"I love you, Pumpkin…"

[Polski]


“I love you, Pumpkin.”
“I love you, Honey Bunny. Everybody be cool this is a robbery!” (Pulp Fiction, 1994)

Is there anybody who has not heard this quote from Pulp Fiction? Throughout the history of cinema, we can find endless classic movie lines. In order for movie quotes to achieve world-wide fame, they must fit in with the culture of other countries. Their sense of humour and, of course, the translation must be accurate in the target language. So, how are these lines made to sound as good in other languages as in the original version? Translators must take up the gauntlet and rise to the challenge.

Good translation is the key to the success of movies. If the translation is good then the film will be a success, but if it is bad then the movie will probably flop at the box office. What makes movies successful in other languages is their ability to play with words and idioms. Let’s go back to the classic film Pulp Fiction, and check out one of its many famous lines in both its original and Polish versions.

Bruce Willis as Butch Coolidge says to Mia “Zed’s dead, baby. Zed’s dead.” Such a short sentence, but the sound of the rhyme makes it difficult to translate. E. Gałązka-Salomon dealt with this translation superbly, by translating the movie line as “Zed zszedł,” in Polish. This brilliantly transmits the sense of atmosphere in the scene.
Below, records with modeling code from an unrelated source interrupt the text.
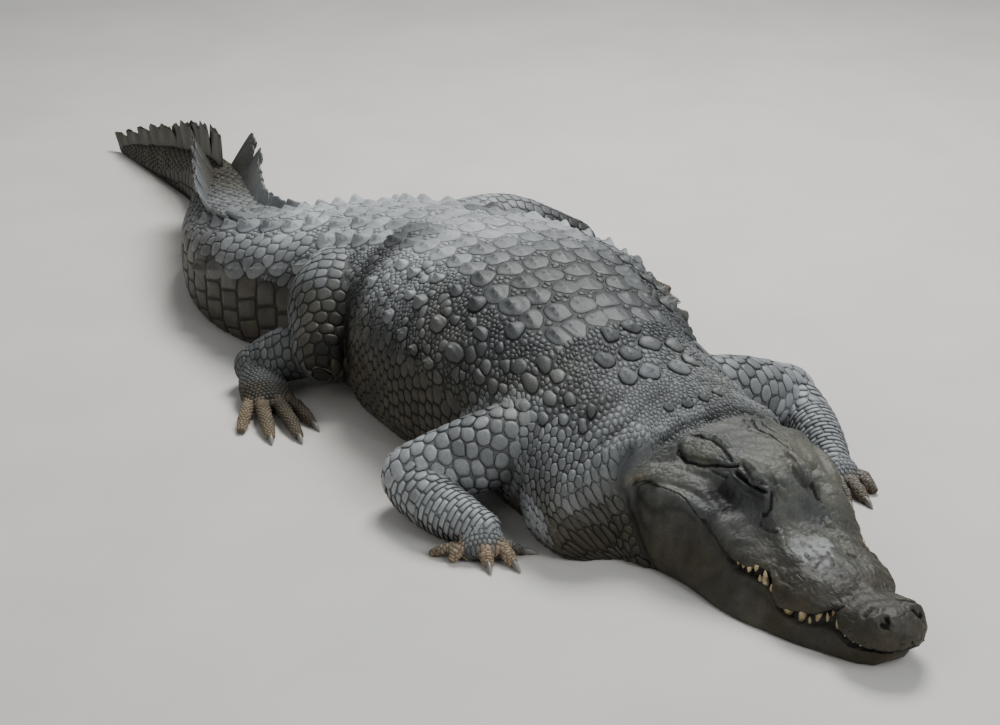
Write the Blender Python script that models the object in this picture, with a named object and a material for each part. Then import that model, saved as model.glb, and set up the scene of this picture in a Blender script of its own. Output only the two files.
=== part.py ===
"""Adult mugger crocodile lying on its belly, life size, as a still museum model.

The body is lofted along one spine that runs from the snout tip to the tail tip, and is divided into
head, neck, trunk and tail lengths. Metres, +Z up. The head points along +X and the animal's left side
is +Y. The origin is on the floor, under the middle of the belly.
"""

import math

import bmesh
import bpy
import numpy as np
from mathutils import Vector

NAME = "crocodile"
GAP = 0.0004  # clearance between pieces that touch

# The spine seen from above: x, y of the points that it runs through.
SPINE = (
    (1.110, -0.030),  # snout tip
    (0.860, -0.010),
    (0.605, 0.010),  # back of the skull
    (0.450, 0.000),  # neck
    (0.270, -0.015),  # shoulders
    (0.000, 0.000),  # middle of the belly
    (-0.270, -0.020),  # loins
    (-0.470, -0.080),  # hips
    (-0.630, -0.160),
    (-0.800, -0.215),  # tail root, where the tail swings to the left
    (-1.000, -0.195),
    (-1.230, -0.105),
    (-1.450, -0.030),
    (-1.630, 0.000),
    (-1.850, -0.005),
    (-2.120, -0.030),  # tail tip
)

# Distances along the spine at which one piece ends and the next begins.
SKULL_END = 0.545
NECK_END = 0.800
TRUNK_END = 1.640
TAIL_BASE_END = 2.100
TAIL_MIDDLE_END = 2.600
TAIL_TIP = 3.290

# Body sections: distance along, half width to the left, to the right, height of the top, height of the
# widest level, and power of the upper arch (2 is an ellipse, more is squarer).
BODY = (
    (0.545, 0.180, 0.232, 0.208, 0.085, 2.4),
    (0.580, 0.188, 0.285, 0.218, 0.080, 2.3),
    (0.630, 0.194, 0.312, 0.235, 0.080, 2.2),
    (0.690, 0.200, 0.308, 0.255, 0.085, 2.2),
    (0.760, 0.208, 0.275, 0.278, 0.100, 2.2),
    (0.860, 0.225, 0.270, 0.308, 0.120, 2.2),
    (1.000, 0.265, 0.300, 0.336, 0.130, 2.2),
    (1.150, 0.295, 0.325, 0.350, 0.130, 2.3),
    (1.300, 0.297, 0.315, 0.350, 0.130, 2.3),
    (1.450, 0.270, 0.262, 0.338, 0.130, 2.3),
    (1.600, 0.225, 0.212, 0.318, 0.130, 2.3),
    (1.720, 0.190, 0.190, 0.290, 0.125, 2.4),
    (1.850, 0.165, 0.165, 0.262, 0.115, 2.5),
    (2.000, 0.140, 0.140, 0.225, 0.100, 2.8),
    (2.200, 0.115, 0.115, 0.195, 0.085, 3.0),
    (2.450, 0.085, 0.085, 0.165, 0.072, 2.8),
    (2.700, 0.056, 0.056, 0.138, 0.060, 2.4),
    (2.950, 0.036, 0.036, 0.100, 0.045, 2.2),
    (3.150, 0.021, 0.021, 0.060, 0.030, 2.1),
    (3.290, 0.008, 0.008, 0.024, 0.012, 2.0),
)
BELLY_SAG = 0.030  # how far the rounded underside would reach below the floor that flattens it
BELLY_POWER = 3.6

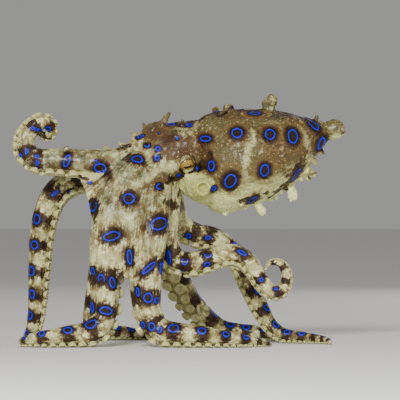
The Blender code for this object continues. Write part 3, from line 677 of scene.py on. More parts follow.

“And now for something completely different…“ (Monty Python’s Flying Circus)

What about hilarious English quotes, like these from Monty Python? Only one word can be used to describe the translation of these into other languages: challenging. T. Beksiński, responsible for their translation into Polish and said to be one of the best in his trade, contributed towards the “Pythomania” movement in Poland. However, some people accuse him of adding Polish words to the ‘Flying Circus’; words which do not exist in the original English version. For example he added “Jarocin”, which is the name of a Polish town that annually holds an alternative music festival. The question is: if he were to leave the English name, would it be as comically successful in Poland as the Polish version? Based on his diverse knowledge of both English and Polish culture, Beksiński decided to use Polish names. He thought this would be the context most familiar to his Polish audience. We can argue whether he was right or not, but one thing that is certain is that there is nothing better than “Lovely spam! Wonderful spam,” according to the original Monty Python quote.

“I just know before this is over, I’m gonna need a whole lot of serious therapy. Look at my eye twitchin…” (Shrek, 2001)

Sometimes, unfortunately, professional translators (and not those just translating for fun) simply translate sentences without taking care with regards to the meaning of the text. For instance, in a dialogue between Wolverine and Jean Grey in the film X-men, Cerebro – a machine for finding mutants – was literally translated as “brain”:

“Do you…?”
“Do I…use Cerebro? No. It could be a little…dangerous for me.” (“Do I… use a brain? No. It could be a little…dangerous for me.”)

Can everything be translated correctly? It probably depends upon the skills of the translator, their knowledge about both languages as well the cultures of both countries. Some sentences, even when not translated into the target language, can become a part of that language. For example, “Are you talking to me?!” from Taxi was used in the Polish comedy ‘Kiler’ (in English “Killer”), and became fashionable and one of the most used phrases between young people.

The fate of movie lines is unpredictable. As Forrest Gump would say, translation “is like a box of chocolates, you never know what you’re gonna get”.